**STATED TASK**
Output, please, exactly those lines of the listing that come before the line with "a narrow face.", along with that line itself.

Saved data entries
* * * * *

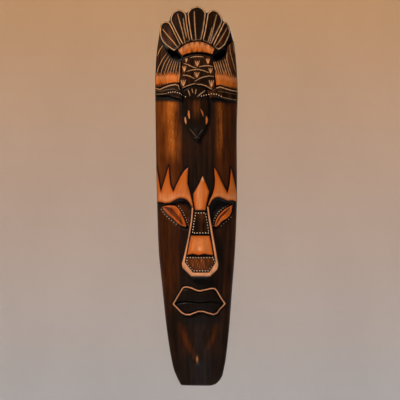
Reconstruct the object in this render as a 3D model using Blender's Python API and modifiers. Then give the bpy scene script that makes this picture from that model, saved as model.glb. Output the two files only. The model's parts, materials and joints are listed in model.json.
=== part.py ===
"""A long carved wooden wall mask: a bird with a fanned tail over a narrow face.

Lengths in this script are millimetres and become metres when a mesh is made. X runs to the right
of someone who faces the mask, Z runs up, and the front looks along -Y. The back plane, which lies on
the wall, is y = 0, and a depth is a distance in front of it. The origin is on the solid land of that
plane, above the hanger's pocket.
"""

import math

import bmesh
import bpy

MM = 0.001

# Driving dimensions
CHIN_Z = -979.0
EDGE_DEPTH = 15.0  # depth of the side wall, where the front rolls into it
WALL = 16.0  # wood left in front of the hollow
GAP = 0.4  # between a relief piece and the face it sits on
COLUMNS = 22  # cells across the face, closer together towards the sides
ROW_STEP = 18.0
SIDE_OVERRUN = 1.25  # how far the lattice reaches past the sides
THROUGH = 240.0  # half length of a cutter that goes right through
SIDE_STEP = 35  # between the points down the sides of the outline

# Depth of the block along its middle, from the back plane: (z, depth)
CROWN = [(60, 36), (0, 40), (-100, 48), (-220, 54), (-450, 57), (-700, 54), (-850, 47), (-960, 36),
         (-1020, 31)]

# Sides of the block: (z, x)
LEFT_SIDE = [(60, -97), (-50, -100), (-104, -107), (-170, -110), (-300, -109), (-435, -106.5), (-620, -101),
             (-727, -90.5), (-806, -82.5), (-886, -71.5), (-940, -60), (-979, -44), (-1020, -38)]
RIGHT_SIDE = [(60, 84), (-45, 90.5), (-70, 98), (-117, 103.5), (-170, 107), (-215, 108), (-300, 105.5),
              (-488, 106), (-620, 101), (-727, 93), (-833, 85), (-912, 76), (-952, 68), (-979, 55),
              (-1020, 50)]

# Swelling that carries the mouth, and the wedge below it
MOUTH_CENTRE = (6.0, -755.0)
MOUTH_REACH = (78.0, 52.0)
MOUTH_SWELL = 8.0
WEDGE_CENTRE = 2.0
WEDGE_TOP = -780.0
WEDGE_POINT = -920.0
WEDGE_HALF_WIDTH = 61.0
WEDGE_RISE = 6.0
WEDGE_RUN_IN = 30.0

# Relief heights above the block's own surface
FEATHER_RISE = 6.5
BAND_RISE = 9.0
WING_RISE = 7.0
BACK_RISE = 8.5
HEAD_RISE = 7.0
HEM_RISE = 9.0
BROW_RISE = 6.0
MOUTH_RIM_RISE = 6.0
LIP_RISE = 7.5
NOSE_CAP = 4.5
SOCKET_DEPTH = 10.0
SOCKET_LIP = 2.0
SOCKET_CENTRE = 8.0
SOCKET_SLANT = 0.78
SOCKET_RUN = 45.0
RECESS_DEPTH = 24.0  # of the two blackened recesses beside the bird's back
EYE_RISE = 6.0

# Rise of the nose above the face, down its length: (z, rise)
NOSE_RIDGE = [(-400, 5.5), (-470, 6), (-516, 8), (-578, 17), (-634, 28), (-650, 27.5), (-690, 18),
              (-740, 14)]

# Hanger
POCKET_WIDTH = 30.0
POCKET_TOP = -12.0
POCKET_BOTTOM = -68.0
POCKET_DEPTH = 6.0
STRAP_WIDTH = 13.0
STRAP_THICKNESS = 1.0
STRAP_END = -65.0
HINGE_Y = -3.15
HINGE_Z = -33.5
WIRE_RADIUS = 1.2
KNUCKLE_BORE = 1.35
KNUCKLE_RADIUS = 2.45
STRAP_Y = HINGE_Y - KNUCKLE_BORE - 0.2  # the strap's outer face
RING_HALF_WIDTH = 10.2
RING_ARC_CENTRE = 5.5
RING_HEIGHT = 16.4
SCREW_Z = (-44.0, -57.0)
SCREW_SHANK = 1.75
SCREW_HEAD = 3.5
SCREW_HEAD_HEIGHT = 2.2
SCREW_LENGTH = 16.0
SCREW_CLEARANCE = 0.3
CROSS_LENGTH = 3.6
CROSS_WIDTH = 0.7
CROSS_DEPTH = 1.0

# Right half of the hollow's edge: (place between the sides, z)
HOLLOW_EDGE = [(0.52, -140), (0.72, -180), (0.78, -300), (0.78, -620), (0.74, -820), (0.55, -915)]

# Outlines seen from the front: (x, z)
FAN_EDGE = [(-99, -50), (-97.5, -30), (-93, -20), (-84, -17), (-76, -18), (-72, -18.5), (-70, -5), (-65, 4),
            (-57, 11), (-48, 13.5), (-40, 12), (-32, 7.5), (-27, 2.5), (-22, 10.5), (-15, 17), (-6, 21.5),
            (3, 22.5), (12, 19.5), (20, 12), (26, 2.5), (33, 9), (40, 12.8), (48, 12.8), (57, 8), (64, -2),
            (68, -12), (70, -18), (76, -18), (82, -21.5), (86.5, -32), (90.5, -45)]
CHIN_EDGE = [(68, -952), (61, -965), (50, -975), (37, -979), (-42, -978), (-50, -963), (-60, -940)]

FEATHER_MIDDLE = [(-24.5, 3), (-21.5, 10), (-15, 16.5), (-6, 21), (3, 22), (12, 19), (19.5, 12), (24, 3),
                  (22, -15), (18, -42), (12, -69), (0, -69), (-14, -70.5), (-19, -42), (-22.5, -18)]
FEATHER_INNER_LEFT = [(-69.5, -14), (-69, -5), (-64.5, 3.5), (-57, 10.5), (-48, 13), (-40, 11.5),
                      (-32.5, 7), (-28, 0), (-25.5, -22), (-21.5, -48), (-16.5, -70.5), (-28, -75),
                      (-37.5, -80.5), (-45.5, -66), (-53, -51), (-61, -35), (-68, -20)]
FEATHER_OUTER_LEFT = [(-97, -30), (-92.5, -20.5), (-84, -17.5), (-76, -18.8), (-71, -21.5),
                      (-63.5, -35.5), (-55.5, -52), (-48, -67), (-40.5, -82), (-45, -86), (-52.5, -92.5),
                      (-60, -96), (-69, -90), (-80, -82), (-90, -72), (-95.5, -61), (-98.5, -46)]
FEATHER_INNER_RIGHT = [(28, 2), (33.5, 8.5), (40, 12.3), (48, 12.3), (56.5, 7.5), (63.5, -2), (67, -12),
                       (67.5, -19), (61.5, -33), (54, -48), (46, -64), (38.5, -80), (28, -74.5),
                       (14.5, -69.5), (20.5, -43), (24.5, -20)]
FEATHER_OUTER_RIGHT = [(71, -19.5), (76, -18.5), (81.5, -22), (86, -32), (88.5, -44), (85.5, -56),
                       (80, -68), (75, -79), (66, -88), (57, -93.5), (49, -88.5), (41.5, -82), (49, -66),
                       (57, -49.5), (64.5, -34)]
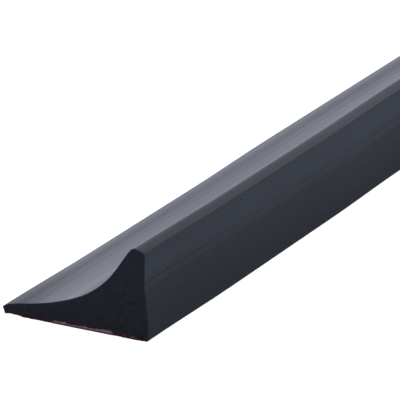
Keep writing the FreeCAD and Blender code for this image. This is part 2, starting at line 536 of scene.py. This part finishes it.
def foam():
    """Closed-cell black foam: matt, full of tiny pores, with a painted maroon cast that stands in
    for the red the liner reflects onto it.
    """
    material, graph, shader, places = new_material("tape_foam")
    cells = graph.node("ShaderNodeTexVoronoi")
    cells.inputs["Scale"].default_value = 6000.0
    graph.link(places, cells.inputs["Vector"])
    mottle = graph.noise(places, scale=420.0, detail=4.0)
    # the maroon in both colours is a painted reflection of the liner's red
    colour = graph.ramp(mottle, [(0.38, (0.014, 0.007, 0.011)), (0.62, (0.066, 0.018, 0.031))])
    graph.link(colour, shader.inputs["Base Color"])
    graph.link(graph.spread(mottle, 0.70, 0.90, (0.3, 0.7)), shader.inputs["Roughness"])
    shader.inputs["Specular IOR Level"].default_value = 0.25
    pits = graph.bump(cells.outputs["Distance"], distance=0.05 * MM)
    graph.link(pits, shader.inputs["Normal"])
    return material


def adhesive(name, dark, light):
    """Tacky acrylic adhesive, in fine strings where the blade has drawn it."""
    material, graph, shader, places = new_material(name)
    strings = graph.noise(places, scale=2500.0)
    graph.link(graph.ramp(strings, [(0.40, dark), (0.62, light)]), shader.inputs["Base Color"])
    graph.link(graph.spread(strings, 0.22, 0.42, (0.3, 0.7)), shader.inputs["Roughness"])
    graph.link(graph.bump(strings, distance=0.04 * MM), shader.inputs["Normal"])
    return material


def liner_film():
    """The red polyethylene release film: glossy, with faint stretch marks along the roll."""
    material, graph, shader, places = new_material("liner_film")
    marks = graph.noise(places, scale=900.0, stretch=0.03)
    crinkle = graph.noise(places, scale=130.0, detail=2.0)
    tone = graph.weighted((marks, 0.5), (crinkle, 0.5))
    colour = graph.ramp(tone, [(0.36, (0.30, 0.018, 0.028)), (0.64, (0.52, 0.050, 0.065))])
    graph.link(colour, shader.inputs["Base Color"])
    graph.link(graph.spread(tone, 0.20, 0.34, (0.3, 0.7)), shader.inputs["Roughness"])
    roll_marks = graph.bump(marks, distance=0.03 * MM)
    graph.link(graph.bump(crinkle, distance=0.1 * MM, before=roll_marks), shader.inputs["Normal"])
    return material


def torn_film_and_painted_highlight():
    """The same film where the blade has stretched it, which has turned it pale, with a painted
    highlight on top of that paleness where the burr catches the light.
    """
    material, graph, shader, places = new_material("torn_liner_film_painted_highlight")
    strain = graph.noise(places, scale=1400.0, detail=4.0, roughness=0.6)
    x, _, z = graph.axes(places)
    # pale from the stretch and from a painted highlight, rising with height and fading across the
    # strip
    root = graph.spread(z, 0.0, 1.0, WHITENING_AND_HIGHLIGHT_ROOT)
    tip = graph.spread(z, 0.62, 1.0, WHITENING_AND_HIGHLIGHT_TIP)
    fade = graph.spread(x, 1.0, 0.45, WHITENING_AND_HIGHLIGHT_FADE)
    tone = graph.math("MULTIPLY", graph.math("MULTIPLY", strain, fade), root)
    tone = graph.math("MULTIPLY", tone, tip)
    colour = graph.ramp(tone, [(0.08, (0.05, 0.008, 0.014)), (0.56, (0.41, 0.225, 0.265))])
    graph.link(colour, shader.inputs["Base Color"])
    graph.link(graph.spread(strain, 0.25, 0.45, (0.3, 0.7)), shader.inputs["Roughness"])
    graph.link(graph.bump(strain, distance=0.05 * MM), shader.inputs["Normal"])
    return material


# ---------------------------------------------------------------- the object's pieces

def wander(x, y, z):
    """Smooth noise between -1 and 1, with about one bump to a unit. So a factor on a place in
    metres is about its bumps to a metre."""
    return noise.noise(Vector((x, y, z)))


def skin_waves(p, y):
    """The skin's slight unevenness, long along the strip, and the die lines on its back."""
    slow = wander(p.x * 220, y * 14, p.y * 220)
    fine = wander(p.x * 900, y * 6 + 40, p.y * 900)
    shift = SLOW_WAVE * slow + FINE_WAVE * fine
    if p.x > BACK_X:
        for height in BACK_LINES:
            away = (p.y - height) / BACK_LINE_WIDTH
            shift -= BACK_LINE_DEPTH * math.exp(-away * away)
    return shift


def smooth_step(value, low, high):
    """0 below the low value, 1 above the high one, and a smooth change between."""
    t = min(1.0, max(0.0, (value - low) / (high - low)))
    return t * t * (3 - 2 * t)


def slight_bow(p, y):
    """The flexible strip does not lie quite straight. The tape's recess keeps its place."""
    along = y - STRIP_LOW.y
    stretch = smooth_step(along, *BOW_RISE) * (1 - smooth_step(along, *BOW_FALL))
    above = smooth_step(p.y, RECESS_CEILING, RECESS_CEILING + BOW_ABOVE_TAPE)
    lip = smooth_step(-p.x, *BOW_LIP)
    foot = smooth_step(p.x, *BOW_FOOT)
    return BOW * stretch * max(above, lip, foot)


def blade_marks(p):
    """The blade's drag marks on a cut face."""
    return BLADE_MARK * wander(p.x * 350 + p.y * 150, p.y * 1200, 3.0)


def foam_pores(p):
    """Cut-open pores, as pits in the foam's cut face."""
    return -PORE_DEPTH * max(0.0, wander(p.x * 2600, p.y * 2600, 8.0))


def ragged_end(x):
    """How far the film's cut end falls short, which changes across the strip."""
    return FILM_RAGGEDNESS * (0.5 + 0.5 * wander(x * 700, 5.0, 1.0))


def build_rubber():
    """The extruded rubber, whose two cut ends have a finish of their own."""
    outline = smooth_outline(end_outline("rubber_ramp_strip"), RUBBER_STEP, RUBBER_CORNER)
    low, high = STRIP_LOW.y, STRIP_HIGH.y
    strip = Strip(outline, low, high, CUT_ROUNDING, RUBBER_RING_STEP, RUBBER_CAP_STEP)
    strip.side_shift = skin_waves
    strip.side_slide = slight_bow
    strip.cap_shift = blade_marks
    piece = strip.build("ramp_strip_rubber")
    piece.data.materials.append(skin_rubber())
    piece.data.materials.append(cut_rubber())
    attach(piece, "strip")
    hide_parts("rubber_ramp_strip")


def build_foam():
    """The tape's foam core, seen at the cut."""
    outline = smooth_outline(end_outline("tape_foam_core"), FOAM_STEP, TAPE_CORNER)
    low, high = FOAM_LOW.y, FOAM_HIGH.y
    strip = Strip(outline, low, high, FOAM_ROUNDING, FOAM_RING_STEP, FOAM_CAP_STEP)
    strip.cap_shift = foam_pores
    piece = strip.build("foam_tape_core")
    finish = foam()
    piece.data.materials.append(finish)
    piece.data.materials.append(finish)
    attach(piece, "strip")
    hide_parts("tape_foam_core")


def burr_section(x, height, taper):
    """One closed section (y, z) of a burr: the film comes out of the cut and turns upwards."""
    tall = height * taper * (0.85 + 0.4 * wander(x * 600, 2.0, 7.0))
    lean = BURR_LEAN * (0.7 + 0.5 * wander(x * 500, 9.0, 4.0))
    y, z = LINER_LOW.y, LINER_LOW.z
    lower, upper = BURR_FEET
    front = [
        (y + BURR_OVERLAP, z + lower),
        (y - lean * 0.6, z + lower),
        (y - lean, z + tall * 0.45),
        (y - lean * 0.8, z + tall),
    ]
    back = [
        (y - lean * 0.8 + BURR_TIP, z + tall),
        (y - lean + BURR_ROOT, z + tall * 0.5),
        (y - lean * 0.6 + BURR_ROOT, z + upper),
        (y + BURR_OVERLAP, z + upper),
    ]
    return front + back


def burr_mesh(start, end, height):
    """Vertices and faces of one burr."""
    vertices, faces = [], []
    columns = round((end - start) / BURR_STEP)
    for c in range(columns + 1):
        x = start + (end - start) * c / columns
        taper = min(1.0, BURR_END_SHARE + min(x - start, end - x) / BURR_TAPER)
        section = burr_section(x, height, taper)
        vertices += [(x, y, z) for y, z in section]
    count = len(section)
    for c in range(columns):
        for i in range(count):
            j = (i + 1) % count
            near, far = c * count, (c + 1) * count
            faces.append((near + i, near + j, far + j, far + i))
    faces.append(tuple(range(count)))
    faces.append(tuple(range(columns * count, (columns + 1) * count)))
    return vertices, faces


def build_liner():
    """The release liner and its burrs, which are one piece and peel off with it."""
    outline = smooth_outline(end_outline("release_liner"), FILM_STEP, TAPE_CORNER)
    low, high = LINER_LOW.y, LINER_HIGH.y
    strip = Strip(outline, low, high, FILM_ROUNDING, FILM_RING_STEP, FILM_STEP)
    strip.end_shift = ragged_end
    film = strip.build("liner_film")
    vertices, faces = [], []
    for start, end, height in BURRS:
        more, sides = burr_mesh(start, end, height)
        faces += [tuple(i + len(vertices) for i in side) for side in sides]
        vertices += more
    burr = new_piece("liner_burr", vertices, faces)
    red = liner_film()
    film.data.materials.append(red)
    film.data.materials.append(red)
    burr.data.materials.append(torn_film_and_painted_highlight())
    for piece in (film, burr):
        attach(piece, "liner")
    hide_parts("release_liner")


def dress(node, material):
    """Give a CAD node its material."""
    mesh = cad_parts[node].data
    mesh.materials.clear()
    mesh.materials.append(material)


# ---------------------------------------------------------------- camera and studio

def build_camera():
    """The camera, aimed by the place of the near end's lower back corner in the picture."""
    a, e = VIEW_AZIMUTH, VIEW_ELEVATION
    right = Vector((math.cos(a), math.sin(a), 0.0))
    forward = Vector((-math.sin(a) * math.cos(e), math.cos(a) * math.cos(e), -math.sin(e)))
    up = right.cross(forward)
    corner = Vector((STRIP_HIGH.x - BACK_FOOT_INSET, STRIP_LOW.y, 0.0))
    aim = corner + right * AIM_RIGHT + up * AIM_UP
    data = bpy.data.cameras.new("camera")
    data.lens = CAMERA_LENS
    data.clip_start, data.clip_end = CAMERA_CLIP
    camera = bpy.data.objects.new("camera", data)
    turn = Matrix((right, up, -forward)).transposed().to_4x4()
    camera.matrix_world = Matrix.Translation(aim - forward * CAMERA_DISTANCE) @ turn
    bpy.context.scene.collection.objects.link(camera)
    bpy.context.scene.camera = camera


def split_for_camera(graph, others, seen, output):
    """One shader for the camera's own rays and another for every other ray."""
    mix = graph.node("ShaderNodeMixShader")
    path = graph.node("ShaderNodeLightPath")
    graph.link(path.outputs["Is Camera Ray"], mix.inputs["Fac"])
    graph.link(others, mix.inputs[1])
    graph.link(seen, mix.inputs[2])
    graph.link(mix.outputs["Shader"], output.inputs["Surface"])


def build_world():
    """A soft studio surround: a bright band low behind the strip, dimmer elsewhere. The
    picture's own background is plain white."""
    world = bpy.data.worlds.new("studio")
    bpy.context.scene.world = world
    world.use_nodes = True
    graph = Graph(world.node_tree)
    direction = graph.node("ShaderNodeTexCoord").outputs["Generated"]
    _, _, height = graph.axes(direction)
    towards = graph.node("ShaderNodeVectorMath", operation="DOT_PRODUCT")
    graph.link(direction, towards.inputs[0])
    towards.inputs[1].default_value = BAND_DIRECTION
    across = graph.spread(towards.outputs["Value"], 0.0, 1.0, BAND_ACROSS)
    low = graph.spread(height, 1.0, 0.0, BAND_HEIGHT)
    front = graph.spread(towards.outputs["Value"], FRONT_LEVEL, 0.0, FRONT_ACROSS)
    band = graph.math("MULTIPLY", graph.math("MULTIPLY", across, low), BAND_LEVEL)
    level = graph.math("ADD", graph.math("ADD", band, SKY_LEVEL), front)
    surround = graph.node("ShaderNodeBackground")
    surround.inputs["Color"].default_value = SKY_COLOUR
    graph.link(level, surround.inputs["Strength"])
    white = graph.node("ShaderNodeBackground")
    white.inputs["Color"].default_value = (1.0, 1.0, 1.0, 1.0)
    output = graph.node("ShaderNodeOutputWorld")
    split_for_camera(graph, surround.outputs["Background"], white.outputs["Background"], output)


def build_floor():
    """A pale studio floor, which glows to white in the picture. A pool of light beside the toe
    is what the ramp face reflects, and the picture doesn't show it."""
    half, z = FLOOR_HALF, -FLOOR_DROP
    corners = [(-half, -half, z), (half, -half, z), (half, half, z), (-half, half, z)]
    mesh = bpy.data.meshes.new("floor")
    mesh.from_pydata(corners, [], [(0, 1, 2, 3)])
    floor = bpy.data.objects.new("floor", mesh)
    bpy.context.scene.collection.objects.link(floor)
    material = bpy.data.materials.new("studio_floor")
    material.use_nodes = True
    graph = Graph(material.node_tree)
    paint = graph.node("ShaderNodeBsdfDiffuse")
    paint.inputs["Color"].default_value = FLOOR_COLOUR
    x, _, _ = graph.axes(graph.node("ShaderNodeTexCoord").outputs["Object"])
    pool = graph.node("ShaderNodeEmission")
    strength = graph.spread(x, POOL_LEVEL, 0.0, (POOL_FULL, POOL_START))
    graph.link(strength, pool.inputs["Strength"])
    glow = graph.node("ShaderNodeEmission")
    glow.inputs["Strength"].default_value = FLOOR_GLOW
    sides = []
    for light in (pool, glow):
        both = graph.node("ShaderNodeAddShader")
        graph.link(paint.outputs["BSDF"], both.inputs[0])
        graph.link(light.outputs["Emission"], both.inputs[1])
        sides.append(both.outputs["Shader"])
    split_for_camera(graph, *sides, graph.node("ShaderNodeOutputMaterial"))
    mesh.materials.append(material)


bpy.context.scene.view_settings.view_transform = "Standard"
build_camera()
build_world()
build_floor()
build_rubber()
build_foam()
build_liner()
dark, light = (0.008, 0.008, 0.010), (0.020, 0.017, 0.021)
dress("tape_upper_adhesive", adhesive("upper_adhesive", dark, light))
# the lower adhesive's red is a painted reflection of the red liner under it
dark, light = (0.040, 0.010, 0.016), (0.110, 0.040, 0.050)
dress("tape_lower_adhesive", adhesive("lower_adhesive", dark, light))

* * * * *

**ANSWER FOR THIS EXERCISE**
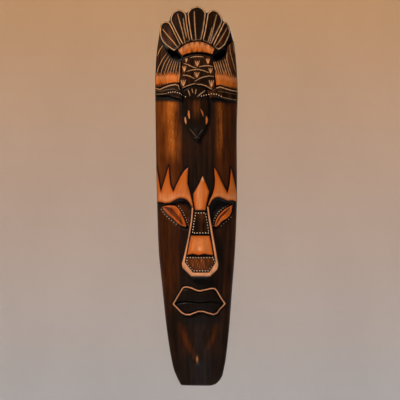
Reconstruct the object in this render as a 3D model using Blender's Python API and modifiers. Then give the bpy scene script that makes this picture from that model, saved as model.glb. Output the two files only. The model's parts, materials and joints are listed in model.json.
=== part.py ===
"""A long carved wooden wall mask: a bird with a fanned tail over a narrow face.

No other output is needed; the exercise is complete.